Not only had those fifteenth- and sixteenth-century encounters been profoundly different from that which took place in 1897, but evidence of that earlier contact can be found in the Benin Bronzes themselves. In the collection at the British Museum – a small fraction of the thousands of pieces auctioned by the Admiralty – is a small brass statue of a Portuguese soldier, quite possibly a mercenary in the service of the Obas. He has his musket raised to his eye and wears European armour. Other pieces show the faces of Portuguese traders, their European features rendered exaggeratedly long and thin, with long noses and beards, marking them as incomers. But their place within the art of Benin speaks of their place within the royal court, and the culture and power politics of Benin in the fifteenth and sixteenth centuries: Europeans had been the suppliers of the precious raw material required for their creation. In a number of the Benin plaques Portuguese traders are shown holding manillas, the curved bars of solid brass that were the unit in which the metal was traded. These manillas themselves eventually became a form of currency and a symbol of Benin’s trading links with the growing Atlantic world.
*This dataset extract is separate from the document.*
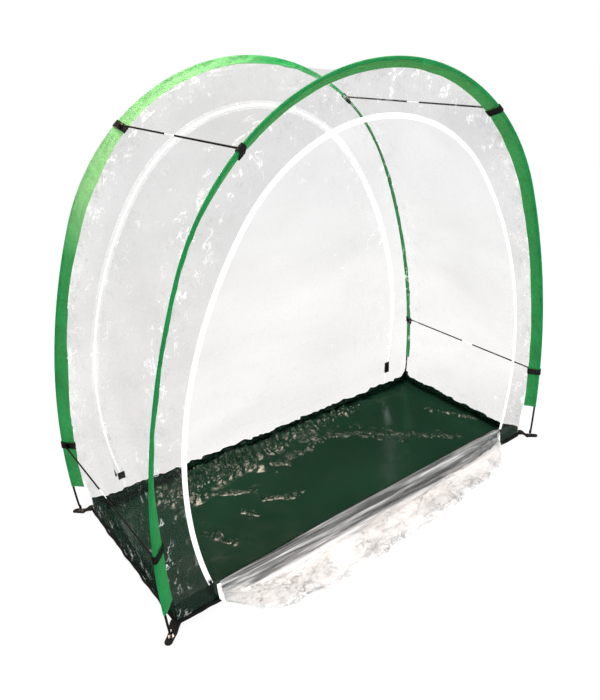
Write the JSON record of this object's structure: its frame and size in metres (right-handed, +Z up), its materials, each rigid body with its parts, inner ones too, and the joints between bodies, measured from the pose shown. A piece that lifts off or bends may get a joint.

In what is perhaps the most stunning of all Benin’s art treasures, the two pectoral masks believed to show the face of a sixteenth-century queen mother known as Idia, further evidence of Benin’s relationship with its Portuguese trading partners can be seen. Believed to have been the work of the same artist, the two surviving near-identical masks depict the queen mother with a highly naturalistic expression of effortless authority.7 Idia had been a powerful political figure who had emerged following a period of civil war. The peak of Queen Idia’s ivory crown consists of a row of tiny bearded faces, those of Portuguese merchants, partners in trade and further evidence of Benin’s fruitful relationship with Europeans, heralding the age of globalism.